## Stored dataset items
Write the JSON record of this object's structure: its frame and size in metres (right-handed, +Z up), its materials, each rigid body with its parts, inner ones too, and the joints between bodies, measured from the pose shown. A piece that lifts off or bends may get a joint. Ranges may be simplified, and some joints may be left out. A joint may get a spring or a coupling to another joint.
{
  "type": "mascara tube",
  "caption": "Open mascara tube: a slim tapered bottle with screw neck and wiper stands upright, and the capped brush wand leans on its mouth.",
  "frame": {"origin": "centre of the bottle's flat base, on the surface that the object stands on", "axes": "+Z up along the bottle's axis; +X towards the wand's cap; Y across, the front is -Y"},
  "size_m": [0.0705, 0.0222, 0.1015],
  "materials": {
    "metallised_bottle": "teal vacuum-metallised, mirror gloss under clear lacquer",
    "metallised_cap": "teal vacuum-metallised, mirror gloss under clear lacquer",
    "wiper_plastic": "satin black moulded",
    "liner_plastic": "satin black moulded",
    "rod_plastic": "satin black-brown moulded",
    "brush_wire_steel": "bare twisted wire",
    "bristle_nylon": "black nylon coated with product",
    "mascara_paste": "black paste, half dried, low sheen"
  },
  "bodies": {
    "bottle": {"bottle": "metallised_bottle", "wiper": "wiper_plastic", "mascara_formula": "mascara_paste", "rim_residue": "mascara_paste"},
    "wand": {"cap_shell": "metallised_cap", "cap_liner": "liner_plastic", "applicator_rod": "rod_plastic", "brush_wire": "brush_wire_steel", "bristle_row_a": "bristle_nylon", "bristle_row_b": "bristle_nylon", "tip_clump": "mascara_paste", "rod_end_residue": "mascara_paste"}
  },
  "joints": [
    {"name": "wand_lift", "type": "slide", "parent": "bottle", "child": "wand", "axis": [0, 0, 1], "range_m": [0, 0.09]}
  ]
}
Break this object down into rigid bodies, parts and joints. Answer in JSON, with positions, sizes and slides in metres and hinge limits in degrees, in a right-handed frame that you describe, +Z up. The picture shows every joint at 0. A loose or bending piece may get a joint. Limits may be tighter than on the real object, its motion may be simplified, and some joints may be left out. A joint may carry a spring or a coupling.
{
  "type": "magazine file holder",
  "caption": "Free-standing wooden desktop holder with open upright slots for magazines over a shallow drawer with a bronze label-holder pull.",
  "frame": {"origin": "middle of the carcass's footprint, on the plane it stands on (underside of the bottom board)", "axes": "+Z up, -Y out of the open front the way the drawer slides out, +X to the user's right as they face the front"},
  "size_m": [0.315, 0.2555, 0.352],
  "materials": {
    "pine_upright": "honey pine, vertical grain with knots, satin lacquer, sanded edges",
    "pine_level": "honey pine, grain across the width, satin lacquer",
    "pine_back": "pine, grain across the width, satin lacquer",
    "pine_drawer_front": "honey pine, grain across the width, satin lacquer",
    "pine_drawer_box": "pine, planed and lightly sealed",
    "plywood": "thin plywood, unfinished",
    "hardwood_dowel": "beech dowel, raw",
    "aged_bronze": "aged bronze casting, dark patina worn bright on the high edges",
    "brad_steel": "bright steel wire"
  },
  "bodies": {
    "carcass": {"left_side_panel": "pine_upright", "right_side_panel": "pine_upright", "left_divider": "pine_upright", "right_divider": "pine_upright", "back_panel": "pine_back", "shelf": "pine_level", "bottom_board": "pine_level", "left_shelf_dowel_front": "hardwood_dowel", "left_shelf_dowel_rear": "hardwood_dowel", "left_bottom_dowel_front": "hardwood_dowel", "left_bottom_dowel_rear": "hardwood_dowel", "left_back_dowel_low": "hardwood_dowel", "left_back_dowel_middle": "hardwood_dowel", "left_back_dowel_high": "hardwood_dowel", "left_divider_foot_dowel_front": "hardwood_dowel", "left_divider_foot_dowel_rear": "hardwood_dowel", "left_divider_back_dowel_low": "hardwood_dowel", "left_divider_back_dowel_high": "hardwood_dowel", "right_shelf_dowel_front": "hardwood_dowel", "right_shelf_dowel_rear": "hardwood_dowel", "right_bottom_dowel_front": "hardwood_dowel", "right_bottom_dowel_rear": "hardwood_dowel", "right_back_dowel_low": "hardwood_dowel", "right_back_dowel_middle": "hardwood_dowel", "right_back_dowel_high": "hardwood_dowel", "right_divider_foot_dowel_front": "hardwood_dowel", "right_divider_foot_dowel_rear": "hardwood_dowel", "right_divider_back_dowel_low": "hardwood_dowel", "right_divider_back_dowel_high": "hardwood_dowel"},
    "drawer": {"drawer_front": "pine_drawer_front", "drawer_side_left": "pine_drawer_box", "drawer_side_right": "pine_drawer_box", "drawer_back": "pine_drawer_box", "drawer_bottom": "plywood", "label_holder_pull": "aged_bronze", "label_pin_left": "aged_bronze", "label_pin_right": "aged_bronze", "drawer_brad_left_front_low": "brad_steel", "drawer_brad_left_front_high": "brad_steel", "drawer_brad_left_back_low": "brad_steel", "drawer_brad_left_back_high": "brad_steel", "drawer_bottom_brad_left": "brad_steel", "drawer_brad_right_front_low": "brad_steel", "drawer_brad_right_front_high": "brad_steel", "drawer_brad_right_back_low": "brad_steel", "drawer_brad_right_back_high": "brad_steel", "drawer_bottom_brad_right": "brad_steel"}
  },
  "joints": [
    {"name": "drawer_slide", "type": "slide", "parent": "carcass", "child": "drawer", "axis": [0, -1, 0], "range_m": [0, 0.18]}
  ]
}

## Prompt
From the records above, extract every entry exactly as given.

## Correct answer
Write the JSON record of this object's structure: its frame and size in metres (right-handed, +Z up), its materials, each rigid body with its parts, inner ones too, and the joints between bodies, measured from the pose shown. A piece that lifts off or bends may get a joint. Ranges may be simplified, and some joints may be left out. A joint may get a spring or a coupling to another joint.
{
  "type": "mascara tube",
  "caption": "Open mascara tube: a slim tapered bottle with screw neck and wiper stands upright, and the capped brush wand leans on its mouth.",
  "frame": {"origin": "centre of the bottle's flat base, on the surface that the object stands on", "axes": "+Z up along the bottle's axis; +X towards the wand's cap; Y across, the front is -Y"},
  "size_m": [0.0705, 0.0222, 0.1015],
  "materials": {
    "metallised_bottle": "teal vacuum-metallised, mirror gloss under clear lacquer",
    "metallised_cap": "teal vacuum-metallised, mirror gloss under clear lacquer",
    "wiper_plastic": "satin black moulded",
    "liner_plastic": "satin black moulded",
    "rod_plastic": "satin black-brown moulded",
    "brush_wire_steel": "bare twisted wire",
    "bristle_nylon": "black nylon coated with product",
    "mascara_paste": "black paste, half dried, low sheen"
  },
  "bodies": {
    "bottle": {"bottle": "metallised_bottle", "wiper": "wiper_plastic", "mascara_formula": "mascara_paste", "rim_residue": "mascara_paste"},
    "wand": {"cap_shell": "metallised_cap", "cap_liner": "liner_plastic", "applicator_rod": "rod_plastic", "brush_wire": "brush_wire_steel", "bristle_row_a": "bristle_nylon", "bristle_row_b": "bristle_nylon", "tip_clump": "mascara_paste", "rod_end_residue": "mascara_paste"}
  },
  "joints": [
    {"name": "wand_lift", "type": "slide", "parent": "bottle", "child": "wand", "axis": [0, 0, 1], "range_m": [0, 0.09]}
  ]
}
Break this object down into rigid bodies, parts and joints. Answer in JSON, with positions, sizes and slides in metres and hinge limits in degrees, in a right-handed frame that you describe, +Z up. The picture shows every joint at 0. A loose or bending piece may get a joint. Limits may be tighter than on the real object, its motion may be simplified, and some joints may be left out. A joint may carry a spring or a coupling.
{
  "type": "magazine file holder",
  "caption": "Free-standing wooden desktop holder with open upright slots for magazines over a shallow drawer with a bronze label-holder pull.",
  "frame": {"origin": "middle of the carcass's footprint, on the plane it stands on (underside of the bottom board)", "axes": "+Z up, -Y out of the open front the way the drawer slides out, +X to the user's right as they face the front"},
  "size_m": [0.315, 0.2555, 0.352],
  "materials": {
    "pine_upright": "honey pine, vertical grain with knots, satin lacquer, sanded edges",
    "pine_level": "honey pine, grain across the width, satin lacquer",
    "pine_back": "pine, grain across the width, satin lacquer",
    "pine_drawer_front": "honey pine, grain across the width, satin lacquer",
    "pine_drawer_box": "pine, planed and lightly sealed",
    "plywood": "thin plywood, unfinished",
    "hardwood_dowel": "beech dowel, raw",
    "aged_bronze": "aged bronze casting, dark patina worn bright on the high edges",
    "brad_steel": "bright steel wire"
  },
  "bodies": {
    "carcass": {"left_side_panel": "pine_upright", "right_side_panel": "pine_upright", "left_divider": "pine_upright", "right_divider": "pine_upright", "back_panel": "pine_back", "shelf": "pine_level", "bottom_board": "pine_level", "left_shelf_dowel_front": "hardwood_dowel", "left_shelf_dowel_rear": "hardwood_dowel", "left_bottom_dowel_front": "hardwood_dowel", "left_bottom_dowel_rear": "hardwood_dowel", "left_back_dowel_low": "hardwood_dowel", "left_back_dowel_middle": "hardwood_dowel", "left_back_dowel_high": "hardwood_dowel", "left_divider_foot_dowel_front": "hardwood_dowel", "left_divider_foot_dowel_rear": "hardwood_dowel", "left_divider_back_dowel_low": "hardwood_dowel", "left_divider_back_dowel_high": "hardwood_dowel", "right_shelf_dowel_front": "hardwood_dowel", "right_shelf_dowel_rear": "hardwood_dowel", "right_bottom_dowel_front": "hardwood_dowel", "right_bottom_dowel_rear": "hardwood_dowel", "right_back_dowel_low": "hardwood_dowel", "right_back_dowel_middle": "hardwood_dowel", "right_back_dowel_high": "hardwood_dowel", "right_divider_foot_dowel_front": "hardwood_dowel", "right_divider_foot_dowel_rear": "hardwood_dowel", "right_divider_back_dowel_low": "hardwood_dowel", "right_divider_back_dowel_high": "hardwood_dowel"},
    "drawer": {"drawer_front": "pine_drawer_front", "drawer_side_left": "pine_drawer_box", "drawer_side_right": "pine_drawer_box", "drawer_back": "pine_drawer_box", "drawer_bottom": "plywood", "label_holder_pull": "aged_bronze", "label_pin_left": "aged_bronze", "label_pin_right": "aged_bronze", "drawer_brad_left_front_low": "brad_steel", "drawer_brad_left_front_high": "brad_steel", "drawer_brad_left_back_low": "brad_steel", "drawer_brad_left_back_high": "brad_steel", "drawer_bottom_brad_left": "brad_steel", "drawer_brad_right_front_low": "brad_steel", "drawer_brad_right_front_high": "brad_steel", "drawer_brad_right_back_low": "brad_steel", "drawer_brad_right_back_high": "brad_steel", "drawer_bottom_brad_right": "brad_steel"}
  },
  "joints": [
    {"name": "drawer_slide", "type": "slide", "parent": "carcass", "child": "drawer", "axis": [0, -1, 0], "range_m": [0, 0.18]}
  ]
}